En el pasado duelo de La Liga entre Cádiz y Valencia, hubo un incidente entre un jugador del equipo andaluz, Juan Cala, y otro del valenciano, este un jugador francés de color, Diakhaby, en el que el primero desquició al segundo con un insulto racista. El partido se paró con todo el cuadro levantino dejando el campo y volviendo sin el jugador insultado, que se negaba a jugar y fue substituido. Entonces iban 1 a 1. El presunto infractor, pudo continuar sin ningún problema y acabó el partido, que su equipo ganó por 2 a 1 con un gol en los últimos minutos.
No es el primer caso de racismo en el fútbol en los últimos años. Ni de lejos. Y hay muchas quejas sobre la tibieza de las acciones tomadas como represalia en estos casos, ya que ningún partido se ha suspendido o aplazado por ello ni tampoco se recuerdan tarjetas rojas. De hecho, el único caso de suspensión o aplazamiento de un partido por insultos se produjo en Vallecas en 2019 por los insultos de la grada del Rayo, tradicionalmente obreros y de izquierda, al jugador ucraniano Zozulia, del Albacete, por su supuesta filiación a la extrema derecha y al neonazismo. Los aficionados vallecanos, que bloquearon la llegada del ucraniano al equipo hace varios años, lo acusaban en sus cánticos de ser nazi.
El racismo está muy instalado en un mundo del fútbol en el que a menudo florecen ciertas tendencias retrógradas en los propios futbolistas, que tan solo son un reflejo del nivel cultural de nuestra sociedad. Lo cierto es que, en el deporte profesional, los deportistas están expuestos a encontrarse con otros profesionales de todo el mundo y debería ser muy natural coexistir o competir contra gente de otras etnias o razas, pero, bajo presión y en caliente, salen actitudes escondidas, quizá las auténticas personalidades de los individuos. Quizá solo sea una forma más de atacar, dañar y cabrear al rival, como el célebre insulto a las madres, y no sea realmente un racismo como creencia, sino que esa diferencia del color de piel es otra herramienta para ganar la batalla moral cuando hay piques.

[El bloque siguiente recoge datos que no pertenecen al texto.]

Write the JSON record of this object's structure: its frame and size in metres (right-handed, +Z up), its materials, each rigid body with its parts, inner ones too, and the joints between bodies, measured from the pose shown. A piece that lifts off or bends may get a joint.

Pero, la verdad es que sí existe la sensación de que, a nivel institucional, se sigue minusvalorando un problema que puede ser más importante de lo que los dirigentes se creen, puesto que parecen pensar que no hay ningún tipo de racismo real en la sociedad, pero la verdad es que, lo haya o no, mucha gente ya reclama actuar duramente contra él, en lugar de permitirlo y enviar el mensaje de que no es malo insultar a otro por tener un aspecto diferente, si se hace en un momento puntual. Es el tipo de mensaje que puede suponer el germen del racismo, si es que este no existe ya. Y es que, se da la cruel ironía de que, bajo el paraguas de la tolerancia, las actitudes, ideologías y creencias más intolerantes están creciendo y ganando adeptos en los últimos tiempos. En muchos países. Y eso lleva a nuestras sociedades a oscuros tiempos pasados.